## Data section

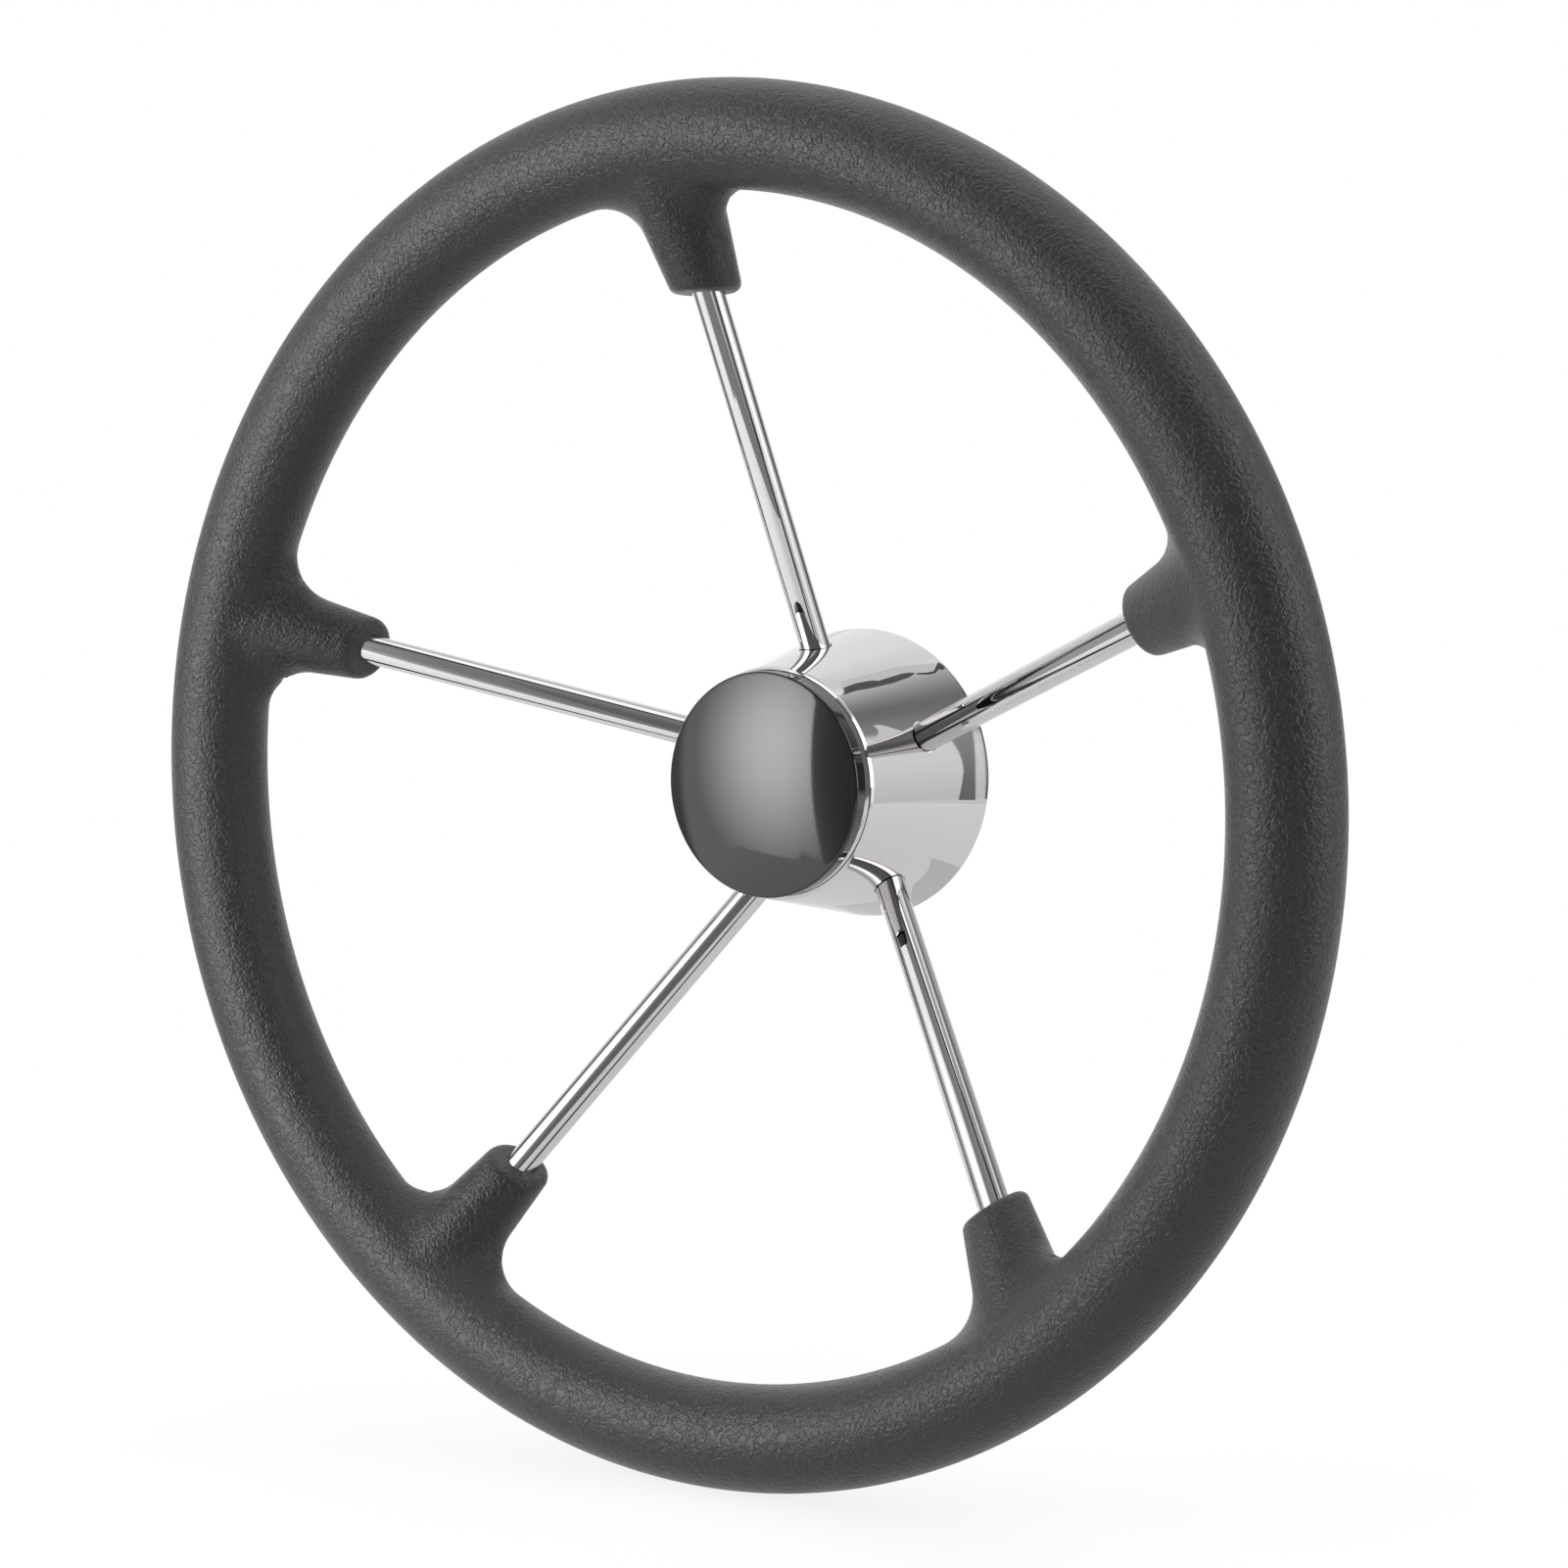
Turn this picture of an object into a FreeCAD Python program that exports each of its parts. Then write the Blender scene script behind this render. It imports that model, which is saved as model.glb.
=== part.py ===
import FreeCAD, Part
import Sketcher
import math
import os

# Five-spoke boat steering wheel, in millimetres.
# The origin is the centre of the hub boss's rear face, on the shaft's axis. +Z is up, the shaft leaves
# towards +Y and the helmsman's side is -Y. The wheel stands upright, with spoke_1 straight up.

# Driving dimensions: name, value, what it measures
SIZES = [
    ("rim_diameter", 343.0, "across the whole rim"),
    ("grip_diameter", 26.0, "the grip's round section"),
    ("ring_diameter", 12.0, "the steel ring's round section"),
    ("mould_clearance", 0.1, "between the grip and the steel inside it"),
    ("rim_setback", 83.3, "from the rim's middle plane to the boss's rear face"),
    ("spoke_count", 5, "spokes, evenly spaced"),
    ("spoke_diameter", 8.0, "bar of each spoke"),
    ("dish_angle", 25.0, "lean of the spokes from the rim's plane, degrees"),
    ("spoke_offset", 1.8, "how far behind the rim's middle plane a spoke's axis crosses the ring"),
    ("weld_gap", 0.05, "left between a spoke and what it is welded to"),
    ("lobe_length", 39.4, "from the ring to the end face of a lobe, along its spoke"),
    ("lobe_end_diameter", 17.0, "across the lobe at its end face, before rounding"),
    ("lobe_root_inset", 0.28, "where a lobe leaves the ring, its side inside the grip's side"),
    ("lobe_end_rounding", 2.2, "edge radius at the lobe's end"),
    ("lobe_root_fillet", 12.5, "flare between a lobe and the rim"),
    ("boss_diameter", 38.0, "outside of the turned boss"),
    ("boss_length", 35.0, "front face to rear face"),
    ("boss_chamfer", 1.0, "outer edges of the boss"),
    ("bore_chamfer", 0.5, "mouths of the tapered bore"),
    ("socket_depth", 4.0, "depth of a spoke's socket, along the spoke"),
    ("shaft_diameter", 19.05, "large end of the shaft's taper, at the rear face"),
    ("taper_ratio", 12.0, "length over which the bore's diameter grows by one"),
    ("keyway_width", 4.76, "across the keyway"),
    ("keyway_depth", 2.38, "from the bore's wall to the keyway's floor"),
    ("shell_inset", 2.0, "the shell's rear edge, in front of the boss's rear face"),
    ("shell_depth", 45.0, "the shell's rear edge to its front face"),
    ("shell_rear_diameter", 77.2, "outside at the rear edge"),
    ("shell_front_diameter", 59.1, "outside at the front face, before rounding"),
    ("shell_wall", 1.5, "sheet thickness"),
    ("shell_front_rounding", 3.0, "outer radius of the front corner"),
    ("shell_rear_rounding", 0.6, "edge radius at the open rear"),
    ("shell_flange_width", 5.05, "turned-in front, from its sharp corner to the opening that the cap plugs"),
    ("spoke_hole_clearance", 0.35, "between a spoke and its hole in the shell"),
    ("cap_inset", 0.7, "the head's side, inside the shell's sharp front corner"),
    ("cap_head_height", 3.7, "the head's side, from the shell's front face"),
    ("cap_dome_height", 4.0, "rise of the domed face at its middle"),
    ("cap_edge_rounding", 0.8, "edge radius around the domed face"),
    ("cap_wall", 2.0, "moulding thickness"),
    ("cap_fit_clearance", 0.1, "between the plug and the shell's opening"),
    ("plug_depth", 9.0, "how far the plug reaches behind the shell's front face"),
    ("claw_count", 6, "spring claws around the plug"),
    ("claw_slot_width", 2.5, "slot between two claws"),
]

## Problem
Reproduce the listing shown above in its entirety, exactly.

## Complete answer
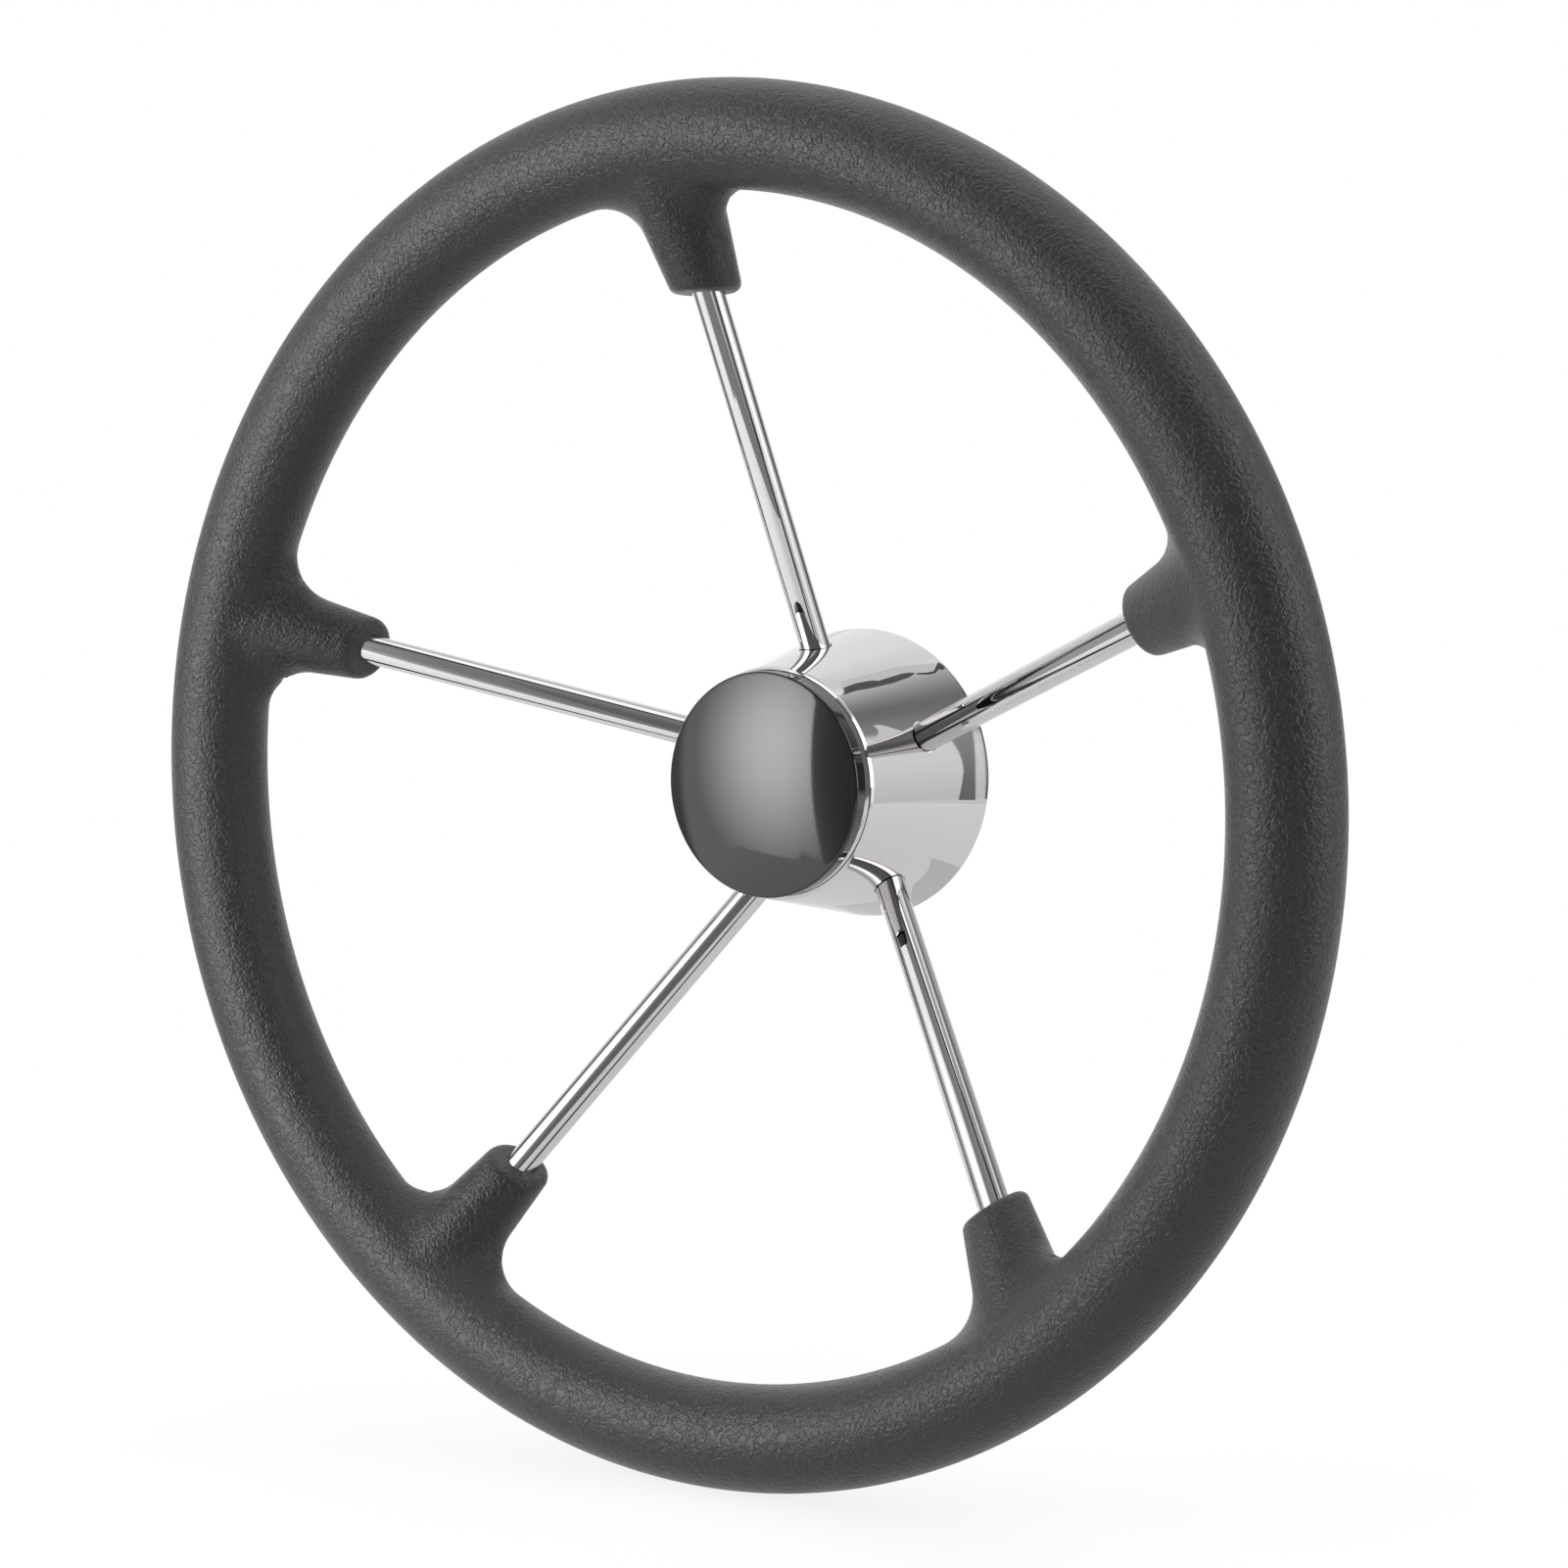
Turn this picture of an object into a FreeCAD Python program that exports each of its parts. Then write the Blender scene script behind this render. It imports that model, which is saved as model.glb.
=== part.py ===
import FreeCAD, Part
import Sketcher
import math
import os

# Five-spoke boat steering wheel, in millimetres.
# The origin is the centre of the hub boss's rear face, on the shaft's axis. +Z is up, the shaft leaves
# towards +Y and the helmsman's side is -Y. The wheel stands upright, with spoke_1 straight up.

# Driving dimensions: name, value, what it measures
SIZES = [
    ("rim_diameter", 343.0, "across the whole rim"),
    ("grip_diameter", 26.0, "the grip's round section"),
    ("ring_diameter", 12.0, "the steel ring's round section"),
    ("mould_clearance", 0.1, "between the grip and the steel inside it"),
    ("rim_setback", 83.3, "from the rim's middle plane to the boss's rear face"),
    ("spoke_count", 5, "spokes, evenly spaced"),
    ("spoke_diameter", 8.0, "bar of each spoke"),
    ("dish_angle", 25.0, "lean of the spokes from the rim's plane, degrees"),
    ("spoke_offset", 1.8, "how far behind the rim's middle plane a spoke's axis crosses the ring"),
    ("weld_gap", 0.05, "left between a spoke and what it is welded to"),
    ("lobe_length", 39.4, "from the ring to the end face of a lobe, along its spoke"),
    ("lobe_end_diameter", 17.0, "across the lobe at its end face, before rounding"),
    ("lobe_root_inset", 0.28, "where a lobe leaves the ring, its side inside the grip's side"),
    ("lobe_end_rounding", 2.2, "edge radius at the lobe's end"),
    ("lobe_root_fillet", 12.5, "flare between a lobe and the rim"),
    ("boss_diameter", 38.0, "outside of the turned boss"),
    ("boss_length", 35.0, "front face to rear face"),
    ("boss_chamfer", 1.0, "outer edges of the boss"),
    ("bore_chamfer", 0.5, "mouths of the tapered bore"),
    ("socket_depth", 4.0, "depth of a spoke's socket, along the spoke"),
    ("shaft_diameter", 19.05, "large end of the shaft's taper, at the rear face"),
    ("taper_ratio", 12.0, "length over which the bore's diameter grows by one"),
    ("keyway_width", 4.76, "across the keyway"),
    ("keyway_depth", 2.38, "from the bore's wall to the keyway's floor"),
    ("shell_inset", 2.0, "the shell's rear edge, in front of the boss's rear face"),
    ("shell_depth", 45.0, "the shell's rear edge to its front face"),
    ("shell_rear_diameter", 77.2, "outside at the rear edge"),
    ("shell_front_diameter", 59.1, "outside at the front face, before rounding"),
    ("shell_wall", 1.5, "sheet thickness"),
    ("shell_front_rounding", 3.0, "outer radius of the front corner"),
    ("shell_rear_rounding", 0.6, "edge radius at the open rear"),
    ("shell_flange_width", 5.05, "turned-in front, from its sharp corner to the opening that the cap plugs"),
    ("spoke_hole_clearance", 0.35, "between a spoke and its hole in the shell"),
    ("cap_inset", 0.7, "the head's side, inside the shell's sharp front corner"),
    ("cap_head_height", 3.7, "the head's side, from the shell's front face"),
    ("cap_dome_height", 4.0, "rise of the domed face at its middle"),
    ("cap_edge_rounding", 0.8, "edge radius around the domed face"),
    ("cap_wall", 2.0, "moulding thickness"),
    ("cap_fit_clearance", 0.1, "between the plug and the shell's opening"),
    ("plug_depth", 9.0, "how far the plug reaches behind the shell's front face"),
    ("claw_count", 6, "spring claws around the plug"),
    ("claw_slot_width", 2.5, "slot between two claws"),
]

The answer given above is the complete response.